Instruction —
Pull out every line in the data that has the string "code" in it.

Information supplied —
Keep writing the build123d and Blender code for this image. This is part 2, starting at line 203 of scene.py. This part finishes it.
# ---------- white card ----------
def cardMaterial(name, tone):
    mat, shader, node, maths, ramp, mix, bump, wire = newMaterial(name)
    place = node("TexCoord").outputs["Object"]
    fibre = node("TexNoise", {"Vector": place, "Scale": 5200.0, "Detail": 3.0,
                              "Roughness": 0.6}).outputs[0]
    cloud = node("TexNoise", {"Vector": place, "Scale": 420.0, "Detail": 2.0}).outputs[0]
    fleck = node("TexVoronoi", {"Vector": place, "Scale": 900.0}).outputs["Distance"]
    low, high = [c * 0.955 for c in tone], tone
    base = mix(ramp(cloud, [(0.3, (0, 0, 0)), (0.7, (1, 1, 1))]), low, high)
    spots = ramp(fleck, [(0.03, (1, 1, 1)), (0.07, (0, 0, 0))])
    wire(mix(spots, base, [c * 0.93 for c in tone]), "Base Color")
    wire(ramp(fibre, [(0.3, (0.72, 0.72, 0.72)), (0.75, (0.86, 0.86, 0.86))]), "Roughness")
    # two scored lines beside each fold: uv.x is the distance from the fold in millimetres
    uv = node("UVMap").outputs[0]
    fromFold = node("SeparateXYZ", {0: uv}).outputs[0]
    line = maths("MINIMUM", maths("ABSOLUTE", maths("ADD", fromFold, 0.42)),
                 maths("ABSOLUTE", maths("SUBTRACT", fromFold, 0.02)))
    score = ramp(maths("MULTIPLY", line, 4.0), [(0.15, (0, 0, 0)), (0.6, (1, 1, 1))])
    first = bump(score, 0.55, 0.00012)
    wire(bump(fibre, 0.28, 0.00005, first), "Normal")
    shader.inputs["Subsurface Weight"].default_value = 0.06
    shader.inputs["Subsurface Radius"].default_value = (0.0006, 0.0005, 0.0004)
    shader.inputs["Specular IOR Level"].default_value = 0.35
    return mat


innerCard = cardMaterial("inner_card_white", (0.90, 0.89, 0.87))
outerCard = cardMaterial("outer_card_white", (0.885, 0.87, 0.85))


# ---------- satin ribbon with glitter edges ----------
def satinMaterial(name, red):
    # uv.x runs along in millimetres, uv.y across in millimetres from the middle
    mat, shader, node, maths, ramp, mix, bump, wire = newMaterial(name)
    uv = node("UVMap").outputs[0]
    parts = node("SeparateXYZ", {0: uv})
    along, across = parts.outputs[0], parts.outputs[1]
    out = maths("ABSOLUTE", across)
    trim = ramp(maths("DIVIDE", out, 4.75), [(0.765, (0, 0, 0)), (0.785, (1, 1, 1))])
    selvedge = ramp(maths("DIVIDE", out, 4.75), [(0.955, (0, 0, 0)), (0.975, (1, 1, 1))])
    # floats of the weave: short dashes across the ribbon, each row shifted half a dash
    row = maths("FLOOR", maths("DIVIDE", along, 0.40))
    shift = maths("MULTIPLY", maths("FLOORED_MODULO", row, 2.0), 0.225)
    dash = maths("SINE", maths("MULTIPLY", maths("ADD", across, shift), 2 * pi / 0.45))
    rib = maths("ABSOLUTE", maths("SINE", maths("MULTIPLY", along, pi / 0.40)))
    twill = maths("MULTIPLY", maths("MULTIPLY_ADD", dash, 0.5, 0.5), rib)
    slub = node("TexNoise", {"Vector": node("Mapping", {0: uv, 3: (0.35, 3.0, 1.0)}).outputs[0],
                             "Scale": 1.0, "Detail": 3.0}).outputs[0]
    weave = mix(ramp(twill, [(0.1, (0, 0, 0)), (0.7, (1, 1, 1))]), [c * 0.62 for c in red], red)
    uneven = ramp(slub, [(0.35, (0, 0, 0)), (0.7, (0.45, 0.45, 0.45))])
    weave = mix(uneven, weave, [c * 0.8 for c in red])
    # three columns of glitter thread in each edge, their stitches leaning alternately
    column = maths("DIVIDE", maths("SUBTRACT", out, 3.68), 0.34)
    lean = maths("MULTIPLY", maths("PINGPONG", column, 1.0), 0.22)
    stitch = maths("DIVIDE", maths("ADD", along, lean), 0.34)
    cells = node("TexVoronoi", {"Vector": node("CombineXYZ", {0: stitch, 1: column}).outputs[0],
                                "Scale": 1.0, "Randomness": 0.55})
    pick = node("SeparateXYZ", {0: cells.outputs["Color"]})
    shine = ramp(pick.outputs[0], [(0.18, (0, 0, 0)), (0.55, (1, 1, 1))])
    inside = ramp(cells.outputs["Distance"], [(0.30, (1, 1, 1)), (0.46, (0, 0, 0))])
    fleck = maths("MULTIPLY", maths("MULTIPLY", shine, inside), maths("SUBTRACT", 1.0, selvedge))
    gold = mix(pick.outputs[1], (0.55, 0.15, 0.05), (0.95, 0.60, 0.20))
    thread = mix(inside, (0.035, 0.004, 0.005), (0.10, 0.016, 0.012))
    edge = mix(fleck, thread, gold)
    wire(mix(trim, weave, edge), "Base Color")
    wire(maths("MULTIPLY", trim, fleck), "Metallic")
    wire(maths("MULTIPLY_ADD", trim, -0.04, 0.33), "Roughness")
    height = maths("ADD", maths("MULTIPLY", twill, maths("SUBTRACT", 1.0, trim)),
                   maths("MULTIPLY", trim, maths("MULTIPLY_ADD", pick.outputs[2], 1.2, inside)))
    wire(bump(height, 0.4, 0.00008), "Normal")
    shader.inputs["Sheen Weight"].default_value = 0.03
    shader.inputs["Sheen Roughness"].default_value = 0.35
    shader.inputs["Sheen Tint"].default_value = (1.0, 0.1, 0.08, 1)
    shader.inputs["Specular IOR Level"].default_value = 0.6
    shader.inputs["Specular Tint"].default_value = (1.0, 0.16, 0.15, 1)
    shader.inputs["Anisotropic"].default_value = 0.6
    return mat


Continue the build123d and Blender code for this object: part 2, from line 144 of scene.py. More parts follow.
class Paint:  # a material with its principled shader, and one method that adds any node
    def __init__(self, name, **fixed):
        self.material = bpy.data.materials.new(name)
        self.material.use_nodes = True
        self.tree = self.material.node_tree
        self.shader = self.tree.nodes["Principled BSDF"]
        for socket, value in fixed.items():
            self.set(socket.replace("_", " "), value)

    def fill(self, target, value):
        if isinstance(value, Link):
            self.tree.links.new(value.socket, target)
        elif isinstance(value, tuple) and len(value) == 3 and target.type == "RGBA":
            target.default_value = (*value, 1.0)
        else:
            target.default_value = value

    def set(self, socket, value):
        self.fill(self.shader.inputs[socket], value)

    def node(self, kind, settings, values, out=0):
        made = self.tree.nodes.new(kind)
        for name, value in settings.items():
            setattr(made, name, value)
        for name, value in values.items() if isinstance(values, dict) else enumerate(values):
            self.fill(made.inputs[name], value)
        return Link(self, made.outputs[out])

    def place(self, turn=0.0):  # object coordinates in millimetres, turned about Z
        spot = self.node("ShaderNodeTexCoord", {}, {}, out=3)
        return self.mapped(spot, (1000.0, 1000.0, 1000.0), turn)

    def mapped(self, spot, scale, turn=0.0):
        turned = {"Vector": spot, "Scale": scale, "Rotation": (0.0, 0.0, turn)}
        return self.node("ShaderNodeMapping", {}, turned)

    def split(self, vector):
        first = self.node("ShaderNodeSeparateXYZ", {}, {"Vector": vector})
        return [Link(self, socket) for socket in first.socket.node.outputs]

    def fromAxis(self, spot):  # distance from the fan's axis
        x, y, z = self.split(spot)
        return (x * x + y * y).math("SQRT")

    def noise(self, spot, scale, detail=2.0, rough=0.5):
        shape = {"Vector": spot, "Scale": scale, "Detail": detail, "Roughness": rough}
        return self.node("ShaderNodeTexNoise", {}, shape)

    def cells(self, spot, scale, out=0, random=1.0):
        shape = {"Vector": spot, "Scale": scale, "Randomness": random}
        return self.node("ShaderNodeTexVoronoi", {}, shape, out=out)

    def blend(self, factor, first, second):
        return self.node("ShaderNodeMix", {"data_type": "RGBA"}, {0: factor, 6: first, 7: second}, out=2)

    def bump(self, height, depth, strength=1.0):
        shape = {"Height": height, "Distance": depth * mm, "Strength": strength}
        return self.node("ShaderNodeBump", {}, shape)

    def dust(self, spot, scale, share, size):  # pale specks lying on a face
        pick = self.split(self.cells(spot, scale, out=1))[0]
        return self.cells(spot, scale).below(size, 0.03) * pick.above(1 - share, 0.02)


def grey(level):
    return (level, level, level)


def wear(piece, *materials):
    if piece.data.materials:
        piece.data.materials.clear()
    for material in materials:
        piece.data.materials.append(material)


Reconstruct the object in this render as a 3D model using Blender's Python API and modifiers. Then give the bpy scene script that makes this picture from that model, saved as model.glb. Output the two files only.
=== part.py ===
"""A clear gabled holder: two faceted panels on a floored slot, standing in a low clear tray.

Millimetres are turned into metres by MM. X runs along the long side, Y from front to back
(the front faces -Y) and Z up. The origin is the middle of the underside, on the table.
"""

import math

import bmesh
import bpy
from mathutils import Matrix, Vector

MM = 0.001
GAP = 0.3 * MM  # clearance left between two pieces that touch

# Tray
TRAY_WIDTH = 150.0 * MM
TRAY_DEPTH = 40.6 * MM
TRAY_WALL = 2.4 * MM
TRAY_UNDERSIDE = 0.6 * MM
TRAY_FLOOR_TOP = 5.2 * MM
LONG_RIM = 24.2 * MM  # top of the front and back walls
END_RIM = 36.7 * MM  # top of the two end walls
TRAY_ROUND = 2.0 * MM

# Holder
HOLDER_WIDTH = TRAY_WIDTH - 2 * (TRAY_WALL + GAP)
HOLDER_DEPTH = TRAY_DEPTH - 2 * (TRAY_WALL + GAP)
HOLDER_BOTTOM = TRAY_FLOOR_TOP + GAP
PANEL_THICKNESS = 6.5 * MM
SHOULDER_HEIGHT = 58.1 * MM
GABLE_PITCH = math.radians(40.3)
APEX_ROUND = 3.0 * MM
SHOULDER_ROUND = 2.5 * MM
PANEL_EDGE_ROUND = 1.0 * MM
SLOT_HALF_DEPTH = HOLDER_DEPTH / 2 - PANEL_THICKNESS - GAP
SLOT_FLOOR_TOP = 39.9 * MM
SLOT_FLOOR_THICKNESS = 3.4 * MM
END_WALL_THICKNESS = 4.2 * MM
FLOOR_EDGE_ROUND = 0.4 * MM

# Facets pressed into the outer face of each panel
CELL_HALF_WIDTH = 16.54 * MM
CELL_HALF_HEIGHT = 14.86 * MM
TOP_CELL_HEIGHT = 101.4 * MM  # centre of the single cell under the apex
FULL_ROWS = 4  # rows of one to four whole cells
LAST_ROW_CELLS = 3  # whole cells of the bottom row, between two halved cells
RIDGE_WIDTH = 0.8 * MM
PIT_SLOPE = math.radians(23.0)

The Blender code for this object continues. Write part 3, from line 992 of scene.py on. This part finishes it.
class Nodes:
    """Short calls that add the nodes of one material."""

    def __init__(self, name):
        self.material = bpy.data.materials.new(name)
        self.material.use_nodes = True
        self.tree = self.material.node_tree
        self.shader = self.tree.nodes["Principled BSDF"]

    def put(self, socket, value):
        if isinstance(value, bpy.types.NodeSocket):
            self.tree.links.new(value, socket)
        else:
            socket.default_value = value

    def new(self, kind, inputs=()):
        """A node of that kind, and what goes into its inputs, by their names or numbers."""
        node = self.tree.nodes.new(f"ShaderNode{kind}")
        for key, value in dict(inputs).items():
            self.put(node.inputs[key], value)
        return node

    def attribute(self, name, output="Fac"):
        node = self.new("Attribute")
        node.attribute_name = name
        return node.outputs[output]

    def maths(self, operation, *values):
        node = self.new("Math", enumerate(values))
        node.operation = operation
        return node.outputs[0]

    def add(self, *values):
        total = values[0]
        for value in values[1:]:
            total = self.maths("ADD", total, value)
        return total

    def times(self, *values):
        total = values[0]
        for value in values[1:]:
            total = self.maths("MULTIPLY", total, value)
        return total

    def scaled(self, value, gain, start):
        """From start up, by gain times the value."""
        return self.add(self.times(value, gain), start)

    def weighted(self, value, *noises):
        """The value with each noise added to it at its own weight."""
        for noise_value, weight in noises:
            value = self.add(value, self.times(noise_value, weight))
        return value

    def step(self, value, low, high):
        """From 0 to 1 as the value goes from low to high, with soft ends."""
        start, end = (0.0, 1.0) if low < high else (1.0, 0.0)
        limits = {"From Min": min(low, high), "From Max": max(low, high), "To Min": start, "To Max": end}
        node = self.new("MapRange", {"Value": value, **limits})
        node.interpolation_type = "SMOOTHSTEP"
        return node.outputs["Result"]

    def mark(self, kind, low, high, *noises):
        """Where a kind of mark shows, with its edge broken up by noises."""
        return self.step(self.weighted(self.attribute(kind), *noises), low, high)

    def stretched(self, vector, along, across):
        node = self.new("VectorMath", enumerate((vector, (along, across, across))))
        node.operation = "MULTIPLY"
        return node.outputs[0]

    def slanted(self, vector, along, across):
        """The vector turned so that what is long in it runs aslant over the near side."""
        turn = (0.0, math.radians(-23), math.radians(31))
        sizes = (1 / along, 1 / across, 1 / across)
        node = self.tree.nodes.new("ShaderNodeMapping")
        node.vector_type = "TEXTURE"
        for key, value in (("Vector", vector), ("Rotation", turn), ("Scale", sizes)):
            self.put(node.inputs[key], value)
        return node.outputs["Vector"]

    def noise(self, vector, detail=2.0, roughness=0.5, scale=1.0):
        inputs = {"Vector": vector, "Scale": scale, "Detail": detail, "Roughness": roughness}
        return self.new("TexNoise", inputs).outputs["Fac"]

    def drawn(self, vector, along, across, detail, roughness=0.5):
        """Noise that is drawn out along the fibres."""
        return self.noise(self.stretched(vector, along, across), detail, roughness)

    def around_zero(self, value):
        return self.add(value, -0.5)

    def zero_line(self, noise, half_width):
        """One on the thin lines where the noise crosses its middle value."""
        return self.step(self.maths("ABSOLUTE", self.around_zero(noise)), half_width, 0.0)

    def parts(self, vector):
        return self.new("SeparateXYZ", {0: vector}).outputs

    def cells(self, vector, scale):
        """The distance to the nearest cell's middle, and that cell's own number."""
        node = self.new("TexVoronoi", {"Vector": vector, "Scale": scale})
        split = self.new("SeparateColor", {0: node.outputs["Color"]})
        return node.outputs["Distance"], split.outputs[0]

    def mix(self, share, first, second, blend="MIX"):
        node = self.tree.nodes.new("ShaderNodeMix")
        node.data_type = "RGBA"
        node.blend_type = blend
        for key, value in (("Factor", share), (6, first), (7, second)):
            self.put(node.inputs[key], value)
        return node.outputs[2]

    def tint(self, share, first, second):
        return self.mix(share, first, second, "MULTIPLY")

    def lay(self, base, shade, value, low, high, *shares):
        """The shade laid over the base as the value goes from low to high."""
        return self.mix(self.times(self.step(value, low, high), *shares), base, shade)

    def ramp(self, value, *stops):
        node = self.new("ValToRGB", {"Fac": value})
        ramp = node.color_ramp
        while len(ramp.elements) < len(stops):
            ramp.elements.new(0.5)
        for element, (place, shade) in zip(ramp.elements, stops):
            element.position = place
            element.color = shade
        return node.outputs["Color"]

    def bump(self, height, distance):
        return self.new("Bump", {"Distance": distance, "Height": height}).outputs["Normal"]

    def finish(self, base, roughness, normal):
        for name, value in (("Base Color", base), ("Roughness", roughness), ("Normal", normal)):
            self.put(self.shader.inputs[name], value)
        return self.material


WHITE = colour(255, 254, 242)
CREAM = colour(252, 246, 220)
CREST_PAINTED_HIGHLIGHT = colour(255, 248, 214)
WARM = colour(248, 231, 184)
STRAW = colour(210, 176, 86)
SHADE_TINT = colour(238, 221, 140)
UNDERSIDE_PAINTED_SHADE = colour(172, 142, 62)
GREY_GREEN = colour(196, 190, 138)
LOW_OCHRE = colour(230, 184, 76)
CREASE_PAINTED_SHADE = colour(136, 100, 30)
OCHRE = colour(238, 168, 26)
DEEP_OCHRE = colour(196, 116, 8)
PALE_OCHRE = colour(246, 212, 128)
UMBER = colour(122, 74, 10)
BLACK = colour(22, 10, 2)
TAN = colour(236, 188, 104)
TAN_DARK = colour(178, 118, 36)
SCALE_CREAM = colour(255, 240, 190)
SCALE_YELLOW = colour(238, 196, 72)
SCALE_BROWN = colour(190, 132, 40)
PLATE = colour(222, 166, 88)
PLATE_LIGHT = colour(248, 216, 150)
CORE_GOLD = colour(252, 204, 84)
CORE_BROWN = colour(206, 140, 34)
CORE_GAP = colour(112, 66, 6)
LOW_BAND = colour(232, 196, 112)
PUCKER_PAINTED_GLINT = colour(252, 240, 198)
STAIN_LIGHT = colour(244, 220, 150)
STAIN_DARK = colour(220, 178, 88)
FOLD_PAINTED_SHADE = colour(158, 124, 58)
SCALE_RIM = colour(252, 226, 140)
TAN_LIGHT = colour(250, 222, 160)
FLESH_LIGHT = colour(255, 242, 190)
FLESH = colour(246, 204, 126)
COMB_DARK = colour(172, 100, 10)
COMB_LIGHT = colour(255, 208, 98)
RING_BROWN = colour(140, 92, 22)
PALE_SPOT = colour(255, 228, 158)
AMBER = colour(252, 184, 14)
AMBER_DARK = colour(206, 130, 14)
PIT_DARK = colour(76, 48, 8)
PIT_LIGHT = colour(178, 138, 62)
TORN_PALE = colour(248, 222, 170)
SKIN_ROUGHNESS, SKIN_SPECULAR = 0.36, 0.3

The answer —
Keep writing the build123d and Blender code for this image. This is part 2, starting at line 203 of scene.py. This part finishes it.
Continue the build123d and Blender code for this object: part 2, from line 144 of scene.py. More parts follow.
The Blender code for this object continues. Write part 3, from line 992 of scene.py on. This part finishes it.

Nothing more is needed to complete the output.